Combat is lackluster and under-used. The only method of attack is available through a bartered gun from Sawyer. The major flaw is that enemies stay stationary on treetop platforms and can snipe you before you ever know they're there. The idea is not that they can easily kill you, in fact they're horrible marksmen; the problem lies, again, in the lack of challenge -- once they fire at you, they give away their position and don't even bother to avoid your return fire. Among all the negativity, one fun moment is the sequence where you have to run from the infamous smoke monster. It's not a concept that hasn't been done before, but it's worth mentioning because it's one of the few high points in the game.
However, the best part of the game has to do with Elliot's flashback sequences. In order to remember his past, Elliot must take a photograph with proper framing and focus. His only clue to getting the right shot is a ripped up version of the photo he must take. The controls can be a little uncomfortable at first as the trigger-like R2 and L2 buttons are a bit sensitive and you can overshoot your target focus or framing. One hidden little trick is that the PS3 version supports the SIXAXIS motion sensing for weapon aiming and camera control. Although this is supported, it's utterly pointless as it's uncomfortable and the right analog stick is a better choice.

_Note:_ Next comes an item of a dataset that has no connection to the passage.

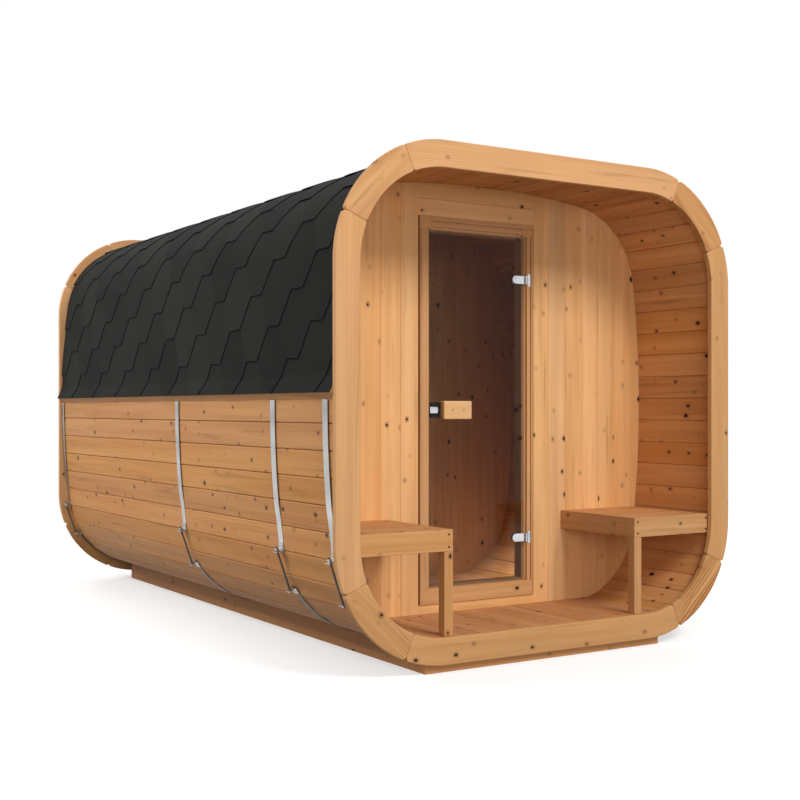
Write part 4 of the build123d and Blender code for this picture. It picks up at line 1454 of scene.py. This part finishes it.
def add_world():
    world = bpy.data.worlds.new("studio")
    scene.world = world
    world.use_nodes = True
    world.node_tree.nodes.clear()
    tree = Tree(world.node_tree)
    light = tree.add("ShaderNodeBackground", None, {"Color": (1, 1, 1, 1), "Strength": WORLD_LIGHT})
    backdrop = tree.add("ShaderNodeBackground", None, {"Color": (1, 1, 1, 1), "Strength": 1.0})
    mixed = tree.add("ShaderNodeMixShader", None, {0: backdrop_seen(tree), 1: light, 2: backdrop})
    tree.add("ShaderNodeOutputWorld", None, {"Surface": mixed})


def add_lamp(name, place, target, size, light, spread=180.0):
    """A softbox that gives the target this share of a plain level of light."""
    reach = (Vector(target) - Vector(place)).length
    data = bpy.data.lights.new(name, "AREA")
    data.shape = "RECTANGLE"
    data.size, data.size_y = size
    data.energy = light * pi**2 * reach**2
    data.spread = radians(spread)
    lamp = bpy.data.objects.new(name, data)
    lamp.location = place
    lamp.rotation_euler = (Vector(target) - Vector(place)).to_track_quat("-Z", "Y").to_euler()
    lamp.visible_camera = False
    lamp.visible_glossy = False
    scene.collection.objects.link(lamp)


def add_camera():
    data = bpy.data.cameras.new("photo_camera")
    data.sensor_width = SENSOR_WIDTH
    data.lens = FOCAL_PIXELS / PHOTO_SIDE * SENSOR_WIDTH
    data.shift_x = (PHOTO_SIDE / 2 - PRINCIPAL_POINT[0]) / PHOTO_SIDE
    data.shift_y = (PRINCIPAL_POINT[1] - PHOTO_SIDE / 2) / PHOTO_SIDE
    data.clip_end = VIEW_DEPTH
    camera = bpy.data.objects.new("photo_camera", data)
    camera.location = CAMERA_PLACE
    camera.rotation_euler = (radians(90), 0, -radians(CAMERA_TURN))
    scene.collection.objects.link(camera)
    scene.camera = camera


add_studio_floor()
add_world()
add_lamp("front_softbox", (0.7, -8.9, 7.3), (0, -1.6, 1.3), (3.6, 2.8), 0.68)
add_lamp("fill_softbox", (-2.6, -8.8, 1.7), (0, -1.5, 1.5), (3.0, 2.2), 0.24)
add_lamp("room_light", (0.72, -0.7, 1.98), (0.72, -0.7, 0.2), (0.5, 0.3), 0.11, spread=40.0)
add_lamp("left_softbox", (-5.4, 0.9, 4.3), (-1.1, 0.2, 1.0), (2.2, 1.8), 0.74)
add_lamp("right_softbox", (7.0, 3.0, 4.0), (1.1, 0, 1.2), (3.0, 3.0), 0.35)
add_lamp("rear_softbox", (-1.0, 8.5, 4.5), (0, 1.9, 1.2), (3.0, 3.0), 0.4)
add_camera()
scene.view_settings.view_transform = "Standard"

The game's graphics are top notch, there's not too much to complain on that front. There are only two problems that show up later in the game, but are minor. One odd graphical glitch makes Elliot reflect light off himself making him look a bit like he is shining and the other is some odd texturing in a hallway leading up to the Flame station. Other than that, flawless. The smoke monster looks fantastic and really seems like it's alive. The character models are also a big thumbs up to the artists for a great job.
Some aspects like the voice acting, however, break the realism of the game. It's quite obvious that many characters are not voiced by their real-life counterparts; however, the voice actors do a good enough job and sound as close to their respective characters as possible. It's also nice to know that the actors for Ben, Desmond, Claire, and Sun lent their voices for the in-game models. Michael Giacchino, the series music composer, has also lent his compositions to the game though we don't think we've heard anything in Via Domus that hasn't been heard from the show previously.
Probably one of the biggest disappointments of Lost: Via Domus is the meager unlockable extras. There's no making-of or behind-the-scenes videos; the only thing we get are a handful of concept paintings. Worse yet, if you're a perfectionist and missed getting one of these unlockables after having finished the game, there's no way of unlocking it without having to erase your old save and restart from the very beginning.
For an extremely short game, Lost: Via Domus has a surprisingly huge 3.7GB mandatory install (despite the back cover reading 3GB). With all it's flaws, Lost: Via Domus is a title hard to recommend -- even to fans. If you're a real Lost fan, save yourself some trouble and rent first. Use those sixty bucks for a better investment: season 3 of Lost on Blu-ray.